Unfortunately, this film Hulk stumbles before the credits have even ended, by significantly muddying the waters by placing the blame of tinkering with what God hath wrought on Banner's father, instead. I have no problem with this from a purist standpoint, as I've never read The Incredible Hulk comic with any regularity, but in doing so, the filmmakers destroy much of the depth behind Banner's predicament, changing him from a flawed and tragic hero to a pathetic and whiny victim, constantly manipulated by the evil mechanations of his insanely overacted father (Nick Nolte).

From this point on, it becomes a two and a half hour exercise in pretentiousness, which I will endeavor to sum up for you now to save you the trouble of watching the film.

First we're watching Banner wallow, then wallow some more, than wallow, complain a bit, do some wallowing, and then wallow some more. Someone who wants us to think he is Matthew McConaughey, but isn't, shows up, and cackles villainously with subtitles declaring to the slower members of the audience that he will be the villain.

Forty minutes pass. Key Gamma radiation. Banner is fine of course, but no! He's not! At this point, Shrek shows up, does some badly rendered damage, and fights his father's Hulk french poodle (I swear to God) before turning back to Banner, where he proceeds to wallow.

Banner is then captured and taunted by Not-McConaughey with a plan clearly inspired by that of the South Park underwear gnomes (1. collect underpants, 2. ??? 3. Profit), who pokes him with cattle prods despite his complete lack of defense for the inevitable Hulk-out. Hulk of course escapes, and bounds across the country in an extended battle sequence marred by graphics more at home on a Playstation than on a movie screen. Not to mention the G.I. Joe-style need to assure everyone that, golly, the Hulk wouldn't actually KILL anyone in his crazy rage-fueled rampage against the army.
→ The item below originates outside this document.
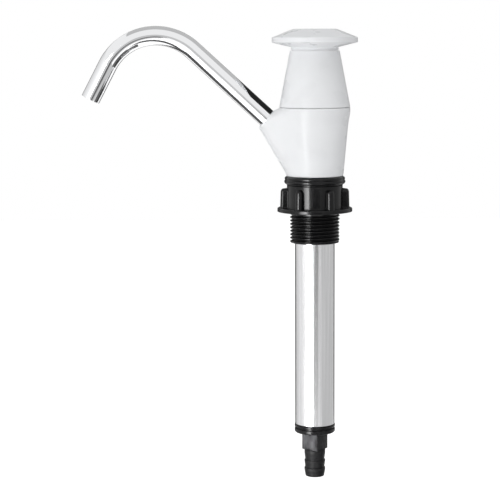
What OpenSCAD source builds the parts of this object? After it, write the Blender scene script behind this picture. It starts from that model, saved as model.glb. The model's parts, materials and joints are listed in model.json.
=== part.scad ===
// Hand lift pump for a water jug: a swivel spout head on a threaded sleeve, over a long pump cylinder.
// All sizes are millimetres. The origin is on the pump's axis, at the top end of the free screw thread.
// +Z runs up the axis to the knob, and the spout points along -X.

/* [Mounting thread] */
// Outside diameter of the pipe thread
thread_d = 33.25; // [27:0.05:42]
// Free length of thread below the relief
thread_len = 19.1; // [14:0.1:30]
// Plain relief between the thread and the lock nut's flange
relief_h = 1.8; // [1.2:0.1:4]
// Depth of the relief below the top of the thread
relief_depth = 0.62; // [0.3:0.01:1]

/* [Lock nut] */
// Wall of the nut's round body
nut_wall = 1.5; // [1.2:0.1:5]
// Height of the nut with its flange
nut_h = 17.8; // [14:0.1:26]
// How far the flange stands out past the round body
flange_w = 6.9; // [5:0.1:12]
// Thickness of the flange
flange_h = 2.6; // [2.2:0.1:5]
// Number of finger ribs round the nut
rib_count = 6; // [4:1:10]
// Width of a finger rib
rib_w = 5.2; // [3:0.1:7]
// How far a rib stands out at its foot
rib_reach = 5.1; // [2:0.1:5.5]

/* [Sleeve collar] */
// Height of the narrow collar under the beads
collar_h = 0.6; // [0.3:0.1:5]
// How far the lower bead stands out past the head's foot
bead_low_out = 1.4; // [0.5:0.05:3]
// How far the upper bead stands out past the head's foot
bead_top_out = 1.15; // [0.5:0.05:3]
// Height of the beaded ring
bead_h = 5.2; // [4:0.1:8]
// Diameter of the spigot that the head turns on
spigot_d = 29; // [24:0.1:35]
// Height of the spigot
spigot_h = 12.1; // [10:0.1:15]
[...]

Later, on a San Francisco street that is notably damaged and cracked from the violent grave-spinning of both Jack Kirby and Bill Bixby, the Hulk sees his true love, his heart grows a few sizes, and we watch him shrink from a badly rendered CGI shape looking vaguely like that Incredible Hulk character from the comics into a badly rendered CGI shape that looks vaguely similar to the actor earlier seen in the role of Dr. Banner.
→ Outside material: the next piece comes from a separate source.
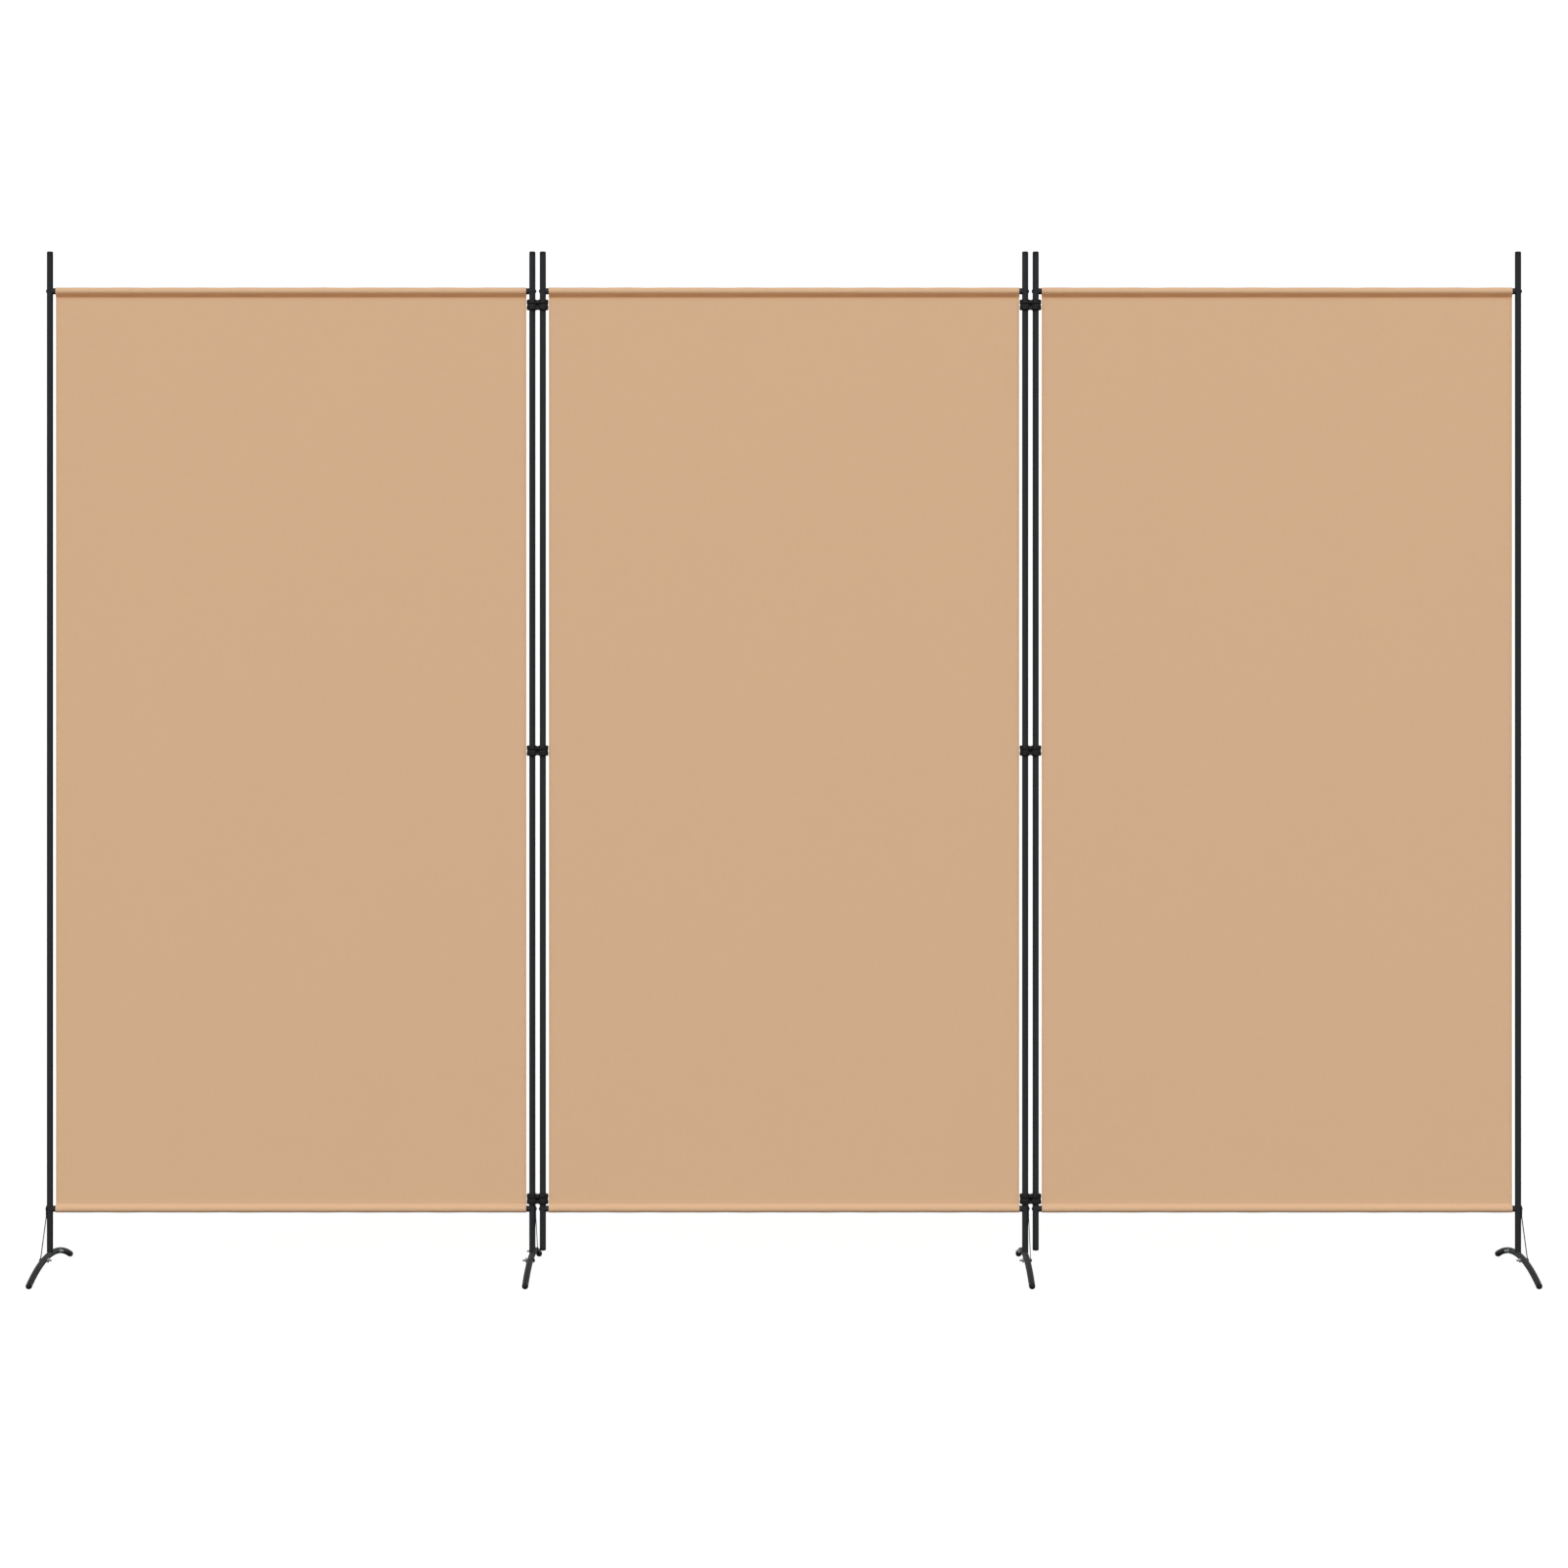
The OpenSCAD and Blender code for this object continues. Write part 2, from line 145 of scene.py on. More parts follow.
def woven_polyester(name, shade, light, painted_shade_tone):
    """Plain-woven polyester: matt spun yarn with a faint sheen, crossed warp and weft
    and slightly thick and thin places along each yarn. The yarns are 0.5 mm apart and
    are drawn at 1.2 mm, since finer ones would not show; slubs are 2 mm wide and 25 or
    30 mm long. In the creases under the top pockets, front and back, the colour is
    multiplied by a deeper, warmer tone where the mesh's painted shade value is high:
    this is painted shade, standing in for light that bounces from cloth to cloth there."""
    yarn = 1.2 * MM
    slub_sizes = ((25 * MM, 2 * MM), (2 * MM, 30 * MM))     # across and down the cloth
    wave_repeat = TURN / 20     # a wave texture's period at a scale of 1, in metres
    material, tree, shader = finish(name, Roughness=0.88, Specular_IOR_Level=0.22,
                                    Sheen_Weight=0.10, Sheen_Roughness=0.45)
    place = node(tree, "TexCoord").outputs["UV"]
    waves = {"Vector": place, "Scale": wave_repeat / yarn}
    warp = node(tree, "TexWave", waves, bands_direction="X").outputs["Fac"]
    weft = node(tree, "TexWave", waves, bands_direction="Y").outputs["Fac"]
    over = node(tree, "TexChecker", {"Vector": place, "Scale": 1 / yarn}).outputs["Fac"]
    woven = node(tree, "Mix", {0: over, 2: warp, 3: weft}).outputs[0]
    slubs = []
    for across, down in slub_sizes:
        stretched = node(tree, "Mapping", {"Vector": place,
                                           "Scale": (1 / across, 1 / down, 1 / MM)})
        slubs.append(node(tree, "TexNoise", {"Vector": stretched.outputs[0], "Scale": 1.0,
                                             "Detail": 2.0}).outputs["Fac"])
    yarn_tone = node(tree, "Mix", {0: 0.5, 2: slubs[0], 3: slubs[1]}).outputs[0]
    tone = node(tree, "Mix", {0: 0.22, 2: yarn_tone, 3: woven}).outputs[0]
    colour = node(tree, "Mix", {0: tone, 6: linear(shade), 7: linear(light)},
                  data_type="RGBA").outputs[2]
    # Painted shade: the colour is darkened and warmed in the creases under the top pockets.
    painted_shade_mask = node(tree, "Attribute", attribute_name="painted_shade_mask").outputs["Fac"]
    painted_shade_mix = node(tree, "Mix", {0: painted_shade_mask, 6: colour, 7: linear(painted_shade_tone)},
                   data_type="RGBA", blend_type="MULTIPLY")
    tree.links.new(painted_shade_mix.outputs[2], shader.inputs["Base Color"])
    bump = node(tree, "Bump", {"Strength": 0.35, "Distance": 0.06 * MM, "Height": woven})
    tree.links.new(bump.outputs[0], shader.inputs["Normal"])
    return material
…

At this point, The film is done.

Unfortunately, the writers and directors didn't realize this. Banner's father randomly decides to be a supervillain, and, looking through Hulk's comic book rogues gallery, chooses the Absorbing Man. Who absorbes stuff, not unlike Spongebob Squarepants, and about as dangerously, if this movie is any indication. He then politely asks the military if he can see his son and try to insult him for ten minutes until he turns into the Hulk and escapes. The military agrees, and gives him a setting for it that looks exactly like the one used in my fifth grade production of Our Town.
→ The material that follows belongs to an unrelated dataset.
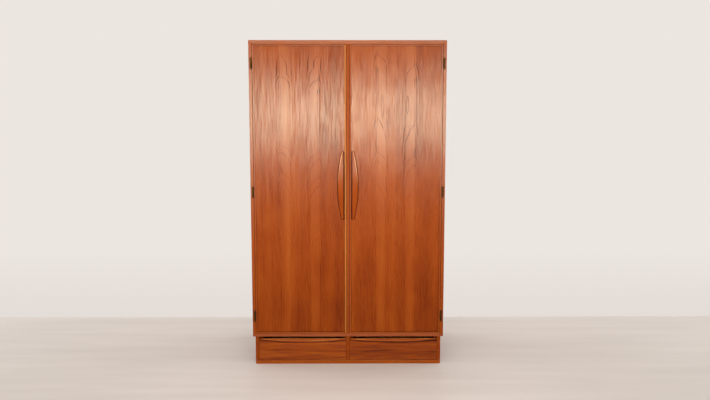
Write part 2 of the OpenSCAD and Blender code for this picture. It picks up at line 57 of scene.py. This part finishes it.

Then they fight or something, good wins, it makes no sense, Banner has escaped forever, and they close the movie in a genuinely nice little scene nodding to the old TV show.

Now, imagine the above laden with excessive and confusing splitscreen comic panel-style editing, a la 24 or the original Thomas Crown Affair.

Review, Recap, whatever, this movie blew. It tried, and there was so much in it that I give them credit for, but in the end, it's a decent hour and a half movie stretched into two and a half hours of tedium and incomprehensible plotpoints. If they had aimed for that instead, this might have been a rave review. As it is, the only raves I heard as the crowd filed out were of the "ranting and..." variety.

Verdict: Pass in the theater. It may be worth a rental, though, for the things they did right. There's a decent amount of it, actually, but it's all too lost in the muddle.